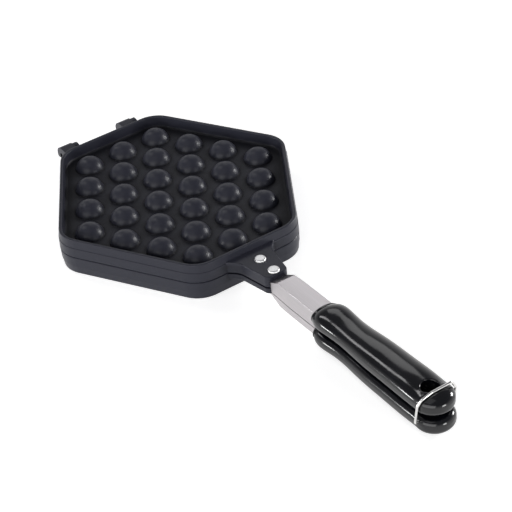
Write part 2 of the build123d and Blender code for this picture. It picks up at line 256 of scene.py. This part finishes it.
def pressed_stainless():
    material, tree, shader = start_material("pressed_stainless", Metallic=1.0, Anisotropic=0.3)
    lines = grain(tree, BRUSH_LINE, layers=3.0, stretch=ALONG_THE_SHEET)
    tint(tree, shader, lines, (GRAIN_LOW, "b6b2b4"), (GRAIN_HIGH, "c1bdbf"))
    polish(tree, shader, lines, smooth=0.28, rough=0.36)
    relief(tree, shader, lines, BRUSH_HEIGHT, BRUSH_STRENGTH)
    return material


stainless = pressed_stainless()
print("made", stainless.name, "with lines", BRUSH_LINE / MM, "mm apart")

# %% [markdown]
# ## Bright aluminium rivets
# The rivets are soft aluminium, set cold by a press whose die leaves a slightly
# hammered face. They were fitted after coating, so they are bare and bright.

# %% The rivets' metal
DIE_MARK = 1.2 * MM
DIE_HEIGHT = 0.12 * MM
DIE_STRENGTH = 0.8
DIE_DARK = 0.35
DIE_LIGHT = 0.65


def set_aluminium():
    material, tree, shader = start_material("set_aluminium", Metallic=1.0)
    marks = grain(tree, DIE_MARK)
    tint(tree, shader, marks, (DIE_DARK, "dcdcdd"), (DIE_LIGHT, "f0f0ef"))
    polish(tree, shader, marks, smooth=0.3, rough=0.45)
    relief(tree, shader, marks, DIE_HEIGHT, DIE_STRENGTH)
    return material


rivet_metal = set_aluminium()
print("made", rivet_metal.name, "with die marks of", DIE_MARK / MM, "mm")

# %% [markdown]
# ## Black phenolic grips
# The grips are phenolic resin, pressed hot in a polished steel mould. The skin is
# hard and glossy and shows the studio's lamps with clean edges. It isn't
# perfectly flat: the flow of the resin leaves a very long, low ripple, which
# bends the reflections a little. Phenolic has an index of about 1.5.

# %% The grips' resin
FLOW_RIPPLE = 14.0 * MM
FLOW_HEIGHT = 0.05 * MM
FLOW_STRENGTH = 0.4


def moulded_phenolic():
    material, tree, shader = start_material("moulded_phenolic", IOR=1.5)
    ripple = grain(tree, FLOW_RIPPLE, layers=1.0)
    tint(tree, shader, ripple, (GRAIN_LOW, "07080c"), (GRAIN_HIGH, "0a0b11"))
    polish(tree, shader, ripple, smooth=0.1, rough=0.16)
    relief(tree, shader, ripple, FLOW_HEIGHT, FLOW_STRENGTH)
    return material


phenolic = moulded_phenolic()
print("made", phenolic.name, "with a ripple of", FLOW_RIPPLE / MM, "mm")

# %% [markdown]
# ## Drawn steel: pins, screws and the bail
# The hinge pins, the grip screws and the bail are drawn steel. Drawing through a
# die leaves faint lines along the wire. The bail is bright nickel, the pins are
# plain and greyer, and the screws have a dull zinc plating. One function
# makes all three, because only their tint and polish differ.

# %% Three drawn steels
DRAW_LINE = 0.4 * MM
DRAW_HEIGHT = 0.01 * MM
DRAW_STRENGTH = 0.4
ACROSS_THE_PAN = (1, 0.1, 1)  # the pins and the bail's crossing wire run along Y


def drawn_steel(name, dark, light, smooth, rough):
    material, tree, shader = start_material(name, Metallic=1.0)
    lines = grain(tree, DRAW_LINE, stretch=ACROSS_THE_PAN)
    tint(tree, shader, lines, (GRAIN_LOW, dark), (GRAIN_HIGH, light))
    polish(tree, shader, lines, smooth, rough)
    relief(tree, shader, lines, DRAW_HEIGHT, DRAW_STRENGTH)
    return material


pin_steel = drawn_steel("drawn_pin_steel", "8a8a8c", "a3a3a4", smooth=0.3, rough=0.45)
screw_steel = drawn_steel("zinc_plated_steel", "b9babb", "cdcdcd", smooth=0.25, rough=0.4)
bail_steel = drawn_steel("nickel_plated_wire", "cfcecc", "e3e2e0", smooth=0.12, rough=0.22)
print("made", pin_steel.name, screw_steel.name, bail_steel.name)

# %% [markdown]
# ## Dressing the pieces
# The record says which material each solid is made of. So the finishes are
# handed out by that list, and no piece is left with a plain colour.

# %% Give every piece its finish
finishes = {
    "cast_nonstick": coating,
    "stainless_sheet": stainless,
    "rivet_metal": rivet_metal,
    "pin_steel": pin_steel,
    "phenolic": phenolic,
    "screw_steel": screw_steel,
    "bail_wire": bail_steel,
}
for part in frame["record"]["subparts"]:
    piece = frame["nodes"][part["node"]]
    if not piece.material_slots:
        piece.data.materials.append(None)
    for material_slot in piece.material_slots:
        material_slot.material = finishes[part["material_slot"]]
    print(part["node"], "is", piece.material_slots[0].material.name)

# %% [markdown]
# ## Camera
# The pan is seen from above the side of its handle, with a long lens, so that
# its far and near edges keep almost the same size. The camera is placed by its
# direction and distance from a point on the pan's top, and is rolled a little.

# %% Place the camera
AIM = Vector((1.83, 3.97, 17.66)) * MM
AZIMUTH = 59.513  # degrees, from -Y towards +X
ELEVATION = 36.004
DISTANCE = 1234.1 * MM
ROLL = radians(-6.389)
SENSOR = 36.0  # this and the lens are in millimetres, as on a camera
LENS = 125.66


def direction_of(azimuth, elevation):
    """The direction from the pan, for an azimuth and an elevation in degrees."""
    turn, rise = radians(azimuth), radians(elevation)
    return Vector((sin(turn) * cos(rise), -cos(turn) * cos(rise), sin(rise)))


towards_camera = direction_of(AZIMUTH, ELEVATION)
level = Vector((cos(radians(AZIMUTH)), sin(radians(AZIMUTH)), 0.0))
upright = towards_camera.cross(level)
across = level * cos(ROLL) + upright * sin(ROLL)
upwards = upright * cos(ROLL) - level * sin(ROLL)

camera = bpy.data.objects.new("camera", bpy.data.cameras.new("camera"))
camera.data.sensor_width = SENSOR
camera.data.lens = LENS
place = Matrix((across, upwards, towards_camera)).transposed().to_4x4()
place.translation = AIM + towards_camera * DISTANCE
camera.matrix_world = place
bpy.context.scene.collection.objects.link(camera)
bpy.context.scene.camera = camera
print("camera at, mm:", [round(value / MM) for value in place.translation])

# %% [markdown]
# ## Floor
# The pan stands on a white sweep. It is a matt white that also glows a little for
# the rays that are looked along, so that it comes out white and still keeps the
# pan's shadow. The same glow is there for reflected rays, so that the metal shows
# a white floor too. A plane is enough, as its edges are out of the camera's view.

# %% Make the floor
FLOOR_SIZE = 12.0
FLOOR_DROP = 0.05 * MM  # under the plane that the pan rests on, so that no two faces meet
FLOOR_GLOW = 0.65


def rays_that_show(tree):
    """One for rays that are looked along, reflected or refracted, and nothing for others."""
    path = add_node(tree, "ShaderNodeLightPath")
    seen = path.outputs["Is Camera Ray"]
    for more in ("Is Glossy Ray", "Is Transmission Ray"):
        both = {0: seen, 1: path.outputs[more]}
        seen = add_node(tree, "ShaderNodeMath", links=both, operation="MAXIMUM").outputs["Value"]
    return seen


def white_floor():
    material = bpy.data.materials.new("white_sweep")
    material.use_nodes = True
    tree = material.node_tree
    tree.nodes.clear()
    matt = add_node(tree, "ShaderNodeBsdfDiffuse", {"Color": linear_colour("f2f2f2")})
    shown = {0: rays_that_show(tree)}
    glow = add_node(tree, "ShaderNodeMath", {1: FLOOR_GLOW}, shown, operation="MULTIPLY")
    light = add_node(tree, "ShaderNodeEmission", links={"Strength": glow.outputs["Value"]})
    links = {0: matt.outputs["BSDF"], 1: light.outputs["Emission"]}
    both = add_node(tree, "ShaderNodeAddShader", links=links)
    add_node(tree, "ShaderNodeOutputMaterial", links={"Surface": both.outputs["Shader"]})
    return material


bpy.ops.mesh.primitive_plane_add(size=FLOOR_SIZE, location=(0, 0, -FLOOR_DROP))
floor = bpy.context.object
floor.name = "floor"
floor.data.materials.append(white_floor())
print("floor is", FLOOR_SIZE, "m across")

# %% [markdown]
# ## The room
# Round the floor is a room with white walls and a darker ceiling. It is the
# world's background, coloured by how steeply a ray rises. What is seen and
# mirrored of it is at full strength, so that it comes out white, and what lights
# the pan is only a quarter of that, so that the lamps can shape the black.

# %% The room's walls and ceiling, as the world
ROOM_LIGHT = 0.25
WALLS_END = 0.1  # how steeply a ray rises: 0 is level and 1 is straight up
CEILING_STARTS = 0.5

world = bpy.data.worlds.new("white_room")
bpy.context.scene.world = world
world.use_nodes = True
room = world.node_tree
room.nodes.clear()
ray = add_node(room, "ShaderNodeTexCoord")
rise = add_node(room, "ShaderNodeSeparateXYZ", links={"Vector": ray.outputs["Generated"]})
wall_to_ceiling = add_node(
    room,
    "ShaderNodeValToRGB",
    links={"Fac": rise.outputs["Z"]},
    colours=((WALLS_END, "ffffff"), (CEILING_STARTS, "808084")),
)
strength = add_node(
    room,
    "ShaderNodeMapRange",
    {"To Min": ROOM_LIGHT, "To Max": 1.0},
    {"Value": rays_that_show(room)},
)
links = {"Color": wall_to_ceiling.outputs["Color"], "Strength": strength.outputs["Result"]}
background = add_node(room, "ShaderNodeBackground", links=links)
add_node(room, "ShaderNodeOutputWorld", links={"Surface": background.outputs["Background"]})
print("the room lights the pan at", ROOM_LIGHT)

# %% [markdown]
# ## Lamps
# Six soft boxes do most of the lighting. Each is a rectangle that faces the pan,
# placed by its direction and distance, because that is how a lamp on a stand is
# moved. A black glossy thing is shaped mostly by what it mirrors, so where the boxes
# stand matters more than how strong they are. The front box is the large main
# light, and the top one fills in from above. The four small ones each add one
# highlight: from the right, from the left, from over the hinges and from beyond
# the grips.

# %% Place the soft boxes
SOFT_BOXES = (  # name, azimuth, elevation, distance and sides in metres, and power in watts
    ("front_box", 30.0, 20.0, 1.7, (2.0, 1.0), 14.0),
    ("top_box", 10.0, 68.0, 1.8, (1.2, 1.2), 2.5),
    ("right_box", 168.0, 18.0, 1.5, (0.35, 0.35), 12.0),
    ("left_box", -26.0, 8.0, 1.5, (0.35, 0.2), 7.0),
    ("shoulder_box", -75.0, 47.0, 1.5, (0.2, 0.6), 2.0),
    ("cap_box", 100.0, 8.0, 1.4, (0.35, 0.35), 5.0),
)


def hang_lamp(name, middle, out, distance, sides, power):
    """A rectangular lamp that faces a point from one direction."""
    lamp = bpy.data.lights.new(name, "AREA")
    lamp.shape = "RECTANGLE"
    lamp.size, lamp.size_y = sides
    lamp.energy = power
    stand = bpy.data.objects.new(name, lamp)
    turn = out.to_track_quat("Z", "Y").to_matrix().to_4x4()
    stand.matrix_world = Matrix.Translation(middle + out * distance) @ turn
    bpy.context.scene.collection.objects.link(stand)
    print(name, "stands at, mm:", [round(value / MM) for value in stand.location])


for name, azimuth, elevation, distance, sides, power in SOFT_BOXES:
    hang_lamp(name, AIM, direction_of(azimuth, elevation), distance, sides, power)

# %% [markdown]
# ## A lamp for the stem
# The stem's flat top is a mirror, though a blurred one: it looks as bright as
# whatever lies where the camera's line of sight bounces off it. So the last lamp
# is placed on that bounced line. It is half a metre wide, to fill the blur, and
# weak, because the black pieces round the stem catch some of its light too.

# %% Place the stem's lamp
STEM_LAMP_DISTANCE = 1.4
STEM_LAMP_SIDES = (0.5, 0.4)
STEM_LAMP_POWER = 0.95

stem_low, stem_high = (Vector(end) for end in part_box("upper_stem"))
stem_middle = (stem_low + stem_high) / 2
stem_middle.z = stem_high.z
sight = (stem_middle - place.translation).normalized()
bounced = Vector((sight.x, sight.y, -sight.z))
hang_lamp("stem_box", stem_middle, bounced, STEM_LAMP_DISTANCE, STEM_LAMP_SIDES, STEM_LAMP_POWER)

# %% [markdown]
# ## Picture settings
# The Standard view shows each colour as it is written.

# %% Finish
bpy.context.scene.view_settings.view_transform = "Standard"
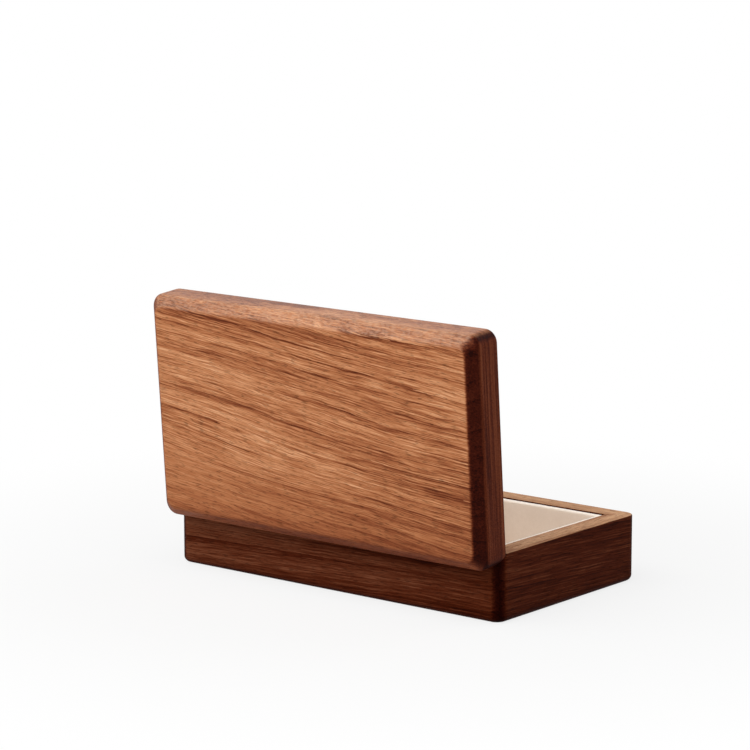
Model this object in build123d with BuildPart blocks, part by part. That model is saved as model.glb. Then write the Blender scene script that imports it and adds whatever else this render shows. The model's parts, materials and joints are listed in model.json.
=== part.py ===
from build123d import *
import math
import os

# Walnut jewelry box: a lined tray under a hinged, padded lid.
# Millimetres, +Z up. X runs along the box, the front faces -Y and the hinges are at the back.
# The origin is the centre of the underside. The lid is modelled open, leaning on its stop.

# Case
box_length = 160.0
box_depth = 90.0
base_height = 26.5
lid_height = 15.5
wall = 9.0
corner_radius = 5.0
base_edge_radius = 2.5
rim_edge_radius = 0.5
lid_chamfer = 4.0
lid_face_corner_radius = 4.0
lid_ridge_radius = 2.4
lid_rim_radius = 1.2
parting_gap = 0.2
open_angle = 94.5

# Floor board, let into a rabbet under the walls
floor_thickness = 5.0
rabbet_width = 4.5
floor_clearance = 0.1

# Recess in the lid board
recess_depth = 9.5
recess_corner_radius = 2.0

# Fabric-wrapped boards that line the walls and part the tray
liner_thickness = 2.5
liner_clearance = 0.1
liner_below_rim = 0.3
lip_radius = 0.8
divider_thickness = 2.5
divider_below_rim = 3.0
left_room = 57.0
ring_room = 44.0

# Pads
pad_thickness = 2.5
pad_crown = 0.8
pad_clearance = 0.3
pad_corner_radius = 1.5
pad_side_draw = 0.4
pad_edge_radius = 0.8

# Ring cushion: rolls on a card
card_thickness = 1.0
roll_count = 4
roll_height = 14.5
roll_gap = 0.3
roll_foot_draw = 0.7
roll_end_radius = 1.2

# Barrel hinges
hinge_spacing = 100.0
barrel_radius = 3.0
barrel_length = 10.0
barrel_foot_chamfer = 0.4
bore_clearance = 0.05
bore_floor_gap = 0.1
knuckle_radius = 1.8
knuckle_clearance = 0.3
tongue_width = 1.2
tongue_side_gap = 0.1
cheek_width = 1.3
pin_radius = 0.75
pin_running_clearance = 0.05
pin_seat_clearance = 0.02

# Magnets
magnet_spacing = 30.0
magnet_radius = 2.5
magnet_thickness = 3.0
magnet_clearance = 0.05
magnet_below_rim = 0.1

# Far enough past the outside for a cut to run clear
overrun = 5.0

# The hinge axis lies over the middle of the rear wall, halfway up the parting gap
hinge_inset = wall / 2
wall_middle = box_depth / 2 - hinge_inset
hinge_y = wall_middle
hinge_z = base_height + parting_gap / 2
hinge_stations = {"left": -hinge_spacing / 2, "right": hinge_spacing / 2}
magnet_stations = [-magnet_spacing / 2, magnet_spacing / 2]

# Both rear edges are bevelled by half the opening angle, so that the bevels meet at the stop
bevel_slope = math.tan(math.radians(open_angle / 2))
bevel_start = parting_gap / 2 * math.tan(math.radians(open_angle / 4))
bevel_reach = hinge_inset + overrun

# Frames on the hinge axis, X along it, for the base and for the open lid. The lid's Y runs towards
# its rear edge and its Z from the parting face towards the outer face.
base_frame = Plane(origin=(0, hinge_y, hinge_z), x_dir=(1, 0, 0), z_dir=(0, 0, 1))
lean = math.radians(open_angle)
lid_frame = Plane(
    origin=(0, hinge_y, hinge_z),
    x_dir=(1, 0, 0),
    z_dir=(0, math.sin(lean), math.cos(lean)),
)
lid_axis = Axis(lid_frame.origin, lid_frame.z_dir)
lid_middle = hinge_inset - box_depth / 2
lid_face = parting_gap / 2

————

- **WHAT IS EXPECTED**
Print the material above verbatim, first line through the line containing "FLOW_STRENGTH = 0.4", both included.

- **WRITTEN REPLY**
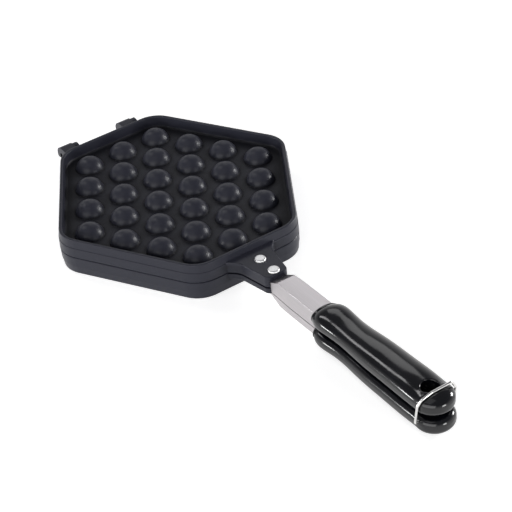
Write part 2 of the build123d and Blender code for this picture. It picks up at line 256 of scene.py. This part finishes it.
def pressed_stainless():
    material, tree, shader = start_material("pressed_stainless", Metallic=1.0, Anisotropic=0.3)
    lines = grain(tree, BRUSH_LINE, layers=3.0, stretch=ALONG_THE_SHEET)
    tint(tree, shader, lines, (GRAIN_LOW, "b6b2b4"), (GRAIN_HIGH, "c1bdbf"))
    polish(tree, shader, lines, smooth=0.28, rough=0.36)
    relief(tree, shader, lines, BRUSH_HEIGHT, BRUSH_STRENGTH)
    return material


stainless = pressed_stainless()
print("made", stainless.name, "with lines", BRUSH_LINE / MM, "mm apart")

# %% [markdown]
# ## Bright aluminium rivets
# The rivets are soft aluminium, set cold by a press whose die leaves a slightly
# hammered face. They were fitted after coating, so they are bare and bright.

# %% The rivets' metal
DIE_MARK = 1.2 * MM
DIE_HEIGHT = 0.12 * MM
DIE_STRENGTH = 0.8
DIE_DARK = 0.35
DIE_LIGHT = 0.65


def set_aluminium():
    material, tree, shader = start_material("set_aluminium", Metallic=1.0)
    marks = grain(tree, DIE_MARK)
    tint(tree, shader, marks, (DIE_DARK, "dcdcdd"), (DIE_LIGHT, "f0f0ef"))
    polish(tree, shader, marks, smooth=0.3, rough=0.45)
    relief(tree, shader, marks, DIE_HEIGHT, DIE_STRENGTH)
    return material


rivet_metal = set_aluminium()
print("made", rivet_metal.name, "with die marks of", DIE_MARK / MM, "mm")

# %% [markdown]
# ## Black phenolic grips
# The grips are phenolic resin, pressed hot in a polished steel mould. The skin is
# hard and glossy and shows the studio's lamps with clean edges. It isn't
# perfectly flat: the flow of the resin leaves a very long, low ripple, which
# bends the reflections a little. Phenolic has an index of about 1.5.

# %% The grips' resin
FLOW_RIPPLE = 14.0 * MM
FLOW_HEIGHT = 0.05 * MM
FLOW_STRENGTH = 0.4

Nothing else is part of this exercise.